Photo 2022 © Paul Sanders | FUJIFILM GFX100S et GF45mm F2.8 R WR, 1/25 sec à F18, ISO 100

“C’est certainement quelque chose qui retient les photographes dans le monochrome”, propose Paul. “L’utilisation du noir et blanc comme outil pour masquer les défauts, plutôt que pour célébrer un sujet. Toute édition doit servir à affiner votre vision originale de l’image, et non à la corriger. Et cela m’amène à l’aspect le plus important de ma propre approche photographique, à savoir l’intention.

“Essentiellement, l’intention est tout”, explique Paul. “Le plus grand défi est de savoir pourquoi vous photographiez quelque chose, et pourquoi vous voulez le faire en noir et blanc. Si vous pouvez répondre à ces questions, vous pouvez aller de l’avant avec une image qui a un sens, et le côté technique de la photographie – ironiquement, celui sur lequel les gens ont tendance à travailler – devient secondaire. L’attention doit être portée sur le premier.” 

Photo 2022 © Paul Sanders | FUJIFILM GFX100S et GF110mm F2 R LM WR, 1/60 sec à F9, ISO 100

L’intention dans son travail monochrome couvre également le format carré. ” J’ai commencé à faire cela sur mes boîtiers originaux de la Série X “, dit-il. “Et je le fais encore sur mon GFX100S. Je crois que les images sont plus fortes si vous définissez un format avant de sortir. En m’y tenant, je trouve que la simplicité d’un cadre carré me donne les résultats que je veux – et cela rend un ensemble de travaux en noir et blanc plus réfléchi et cohérent.”
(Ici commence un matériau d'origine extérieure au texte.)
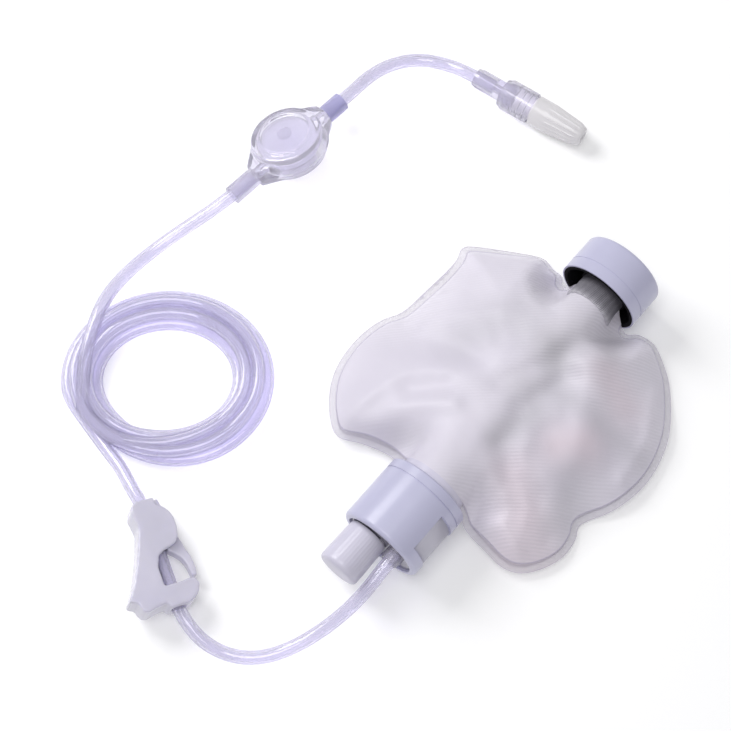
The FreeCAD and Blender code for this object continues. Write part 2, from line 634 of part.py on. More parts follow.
def make_clamp_arm():
    extruded("clamp_arm", outline(CLAMP_ARM_OUTLINE), "XY_Plane", "arm_width", CLAMP)


# ---------------------------------------------------------------- line: filter
def nose_section(along, half, slope, height):
    """A four-sided section of the housing's nose, standing across the flow."""
    corners = [(-half, 0), (half, 0), (half - slope, height), (slope - half, height)]
    points = [Vector(across, along, up) for across, up in corners]
    return Part.makePolygon(points + points[:1])


def filter_half(node, part, sign):
    """One half of the housing: a tapered disc and two noses, with chamber and channel."""
    radius, height = SIZES["filter_radius"], SIZES[part + "_height"]
    face = radius - SIZES["filter_taper"]
    shape = Part.makeCone(radius, face, height, Vector(0, 0, 0), Vector(0, 0, sign))
    face_edge = max(shape.Edges, key=lambda edge: edge.BoundBox.ZMax * sign)
    shape = shape.makeFillet(SIZES["filter_edge"], [face_edge])
    noses = []
    for side in (1, -1):
        root = nose_section(side * SIZES["nose_root"], SIZES["nose_root_half"],
                            SIZES["nose_slope"], sign * SIZES[part + "_nose_height"])
        tip = nose_section(side * SIZES["nose_end"], SIZES["nose_half"],
                           SIZES["nose_tip_slope"], sign * SIZES["nose_tip_height"])
        noses.append(Part.makeLoft([root, tip], True, True))
    shape = shape.fuse(noses)
    if sign > 0:
        ring = Part.makeCylinder(SIZES["ring_radius"], height + SIZES["ring_height"])
        ring = ring.cut(Part.makeCylinder(SIZES["ring_radius"] - SIZES["ring_width"], height + 1))
        shape = shape.fuse(ring)
    chamber = Part.makeCylinder(SIZES["chamber_radius"], SIZES["chamber_depth"],
                                Vector(0, 0, 0), Vector(0, 0, sign))
    channel = Part.makeCylinder(SIZES["passage_radius"], 2 * SIZES["nose_end"] + 2,
                                Vector(0, -SIZES["nose_end"] - 1, 0), Vector(0, 1, 0))
    feature = document.addObject("Part::Feature", node)
    feature.Shape = shape.cut(chamber).cut(channel)
    feature.Placement = FILTER
    feature.Label = node
    nodes[node] = feature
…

Photo 2022 © Paul Sanders | FUJIFILM GFX100S et GF110mm F2 R LM WR, 1/60 sec à F3.6, ISO 1000

En accord avec la pleine conscience, la photographie de Paul met également l’accent sur l’attente. “Si je fais une demi-douzaine d’expositions en noir et blanc lors d’une séance, je considère que j’ai été un peu fou de l’obturateur”, dit-il en riant. “Ce qui est important pour moi, c’est d’être présent. Ainsi, pour une image comme celle-ci d’une vague déferlante au large de Beachy Head, je n’ai fait qu’observer. J’ai vu le calme de l’eau, et j’ai attendu qu’une vague solitaire apporte du mouvement dans cet espace.”

Photo 2022 © Paul Sanders | FUJIFILM GFX100S et GF110mm F2 R LM WR, 1/100 sec à F11, ISO 100

Ce processus plus attentif et moins technique est certainement facilité par sa relation avec les appareils photo Fujifilm, explique Paul. Son expérience de la réalisation d’images avec la Série X, et maintenant le système GFX, a ravivé son amour de la photographie. “Lorsque je suis passé d’un reflex numérique plein format au X-Pro1, j’avais presque cessé de prendre des photos. Mon kit précédent était lourd et pas très agréable à utiliser. Mais la Série X m’a redonné du plaisir, notamment grâce aux avantages du viseur électronique. Les appareils se sont tout simplement sentis invisibles, comme il se doit, car la photographie n’est pas une question d’appareils – c’est une question de connexion avec un sujet.”

Photo 2022 © Paul Sanders | FUJIFILM GFX100S et GF110mm F2 R LM WR, 5 secondes à F13, ISO 100

Pour Paul, cette connexion peut être trouvée partout où il adopte son approche unique de la photographie en noir et blanc… qu’il s’agisse de la côte galloise spectaculaire ou des sous-bois de son jardin. “La joie est dans la vision, et c’est ce que ces appareils m’aident à faire. Il s’agit de trouver le potentiel et la beauté d’une chose, puis de ressentir la joie de la capturer.

“Quand vous donnez un appareil photo à un enfant de six ans, il est juste étonné de pouvoir photographier quelque chose et de le voir ensuite sur l’écran”, conclut-il. “En tant qu’adultes, nous perdons cette innocence de l’expression. Nous pensons que tout doit être parfait. Mais si vous revenez en arrière et retrouvez cette compulsion et cette fascination qui proviennent d’une connexion avec le sujet, c’est là que vous découvrirez la vraie satisfaction du monochrome. En tant que photographes, nous sommes des explorateurs, et c’est notre travail de découvrir ces petits joyaux – et vous ne pouvez les trouver qu’en étant conscient.”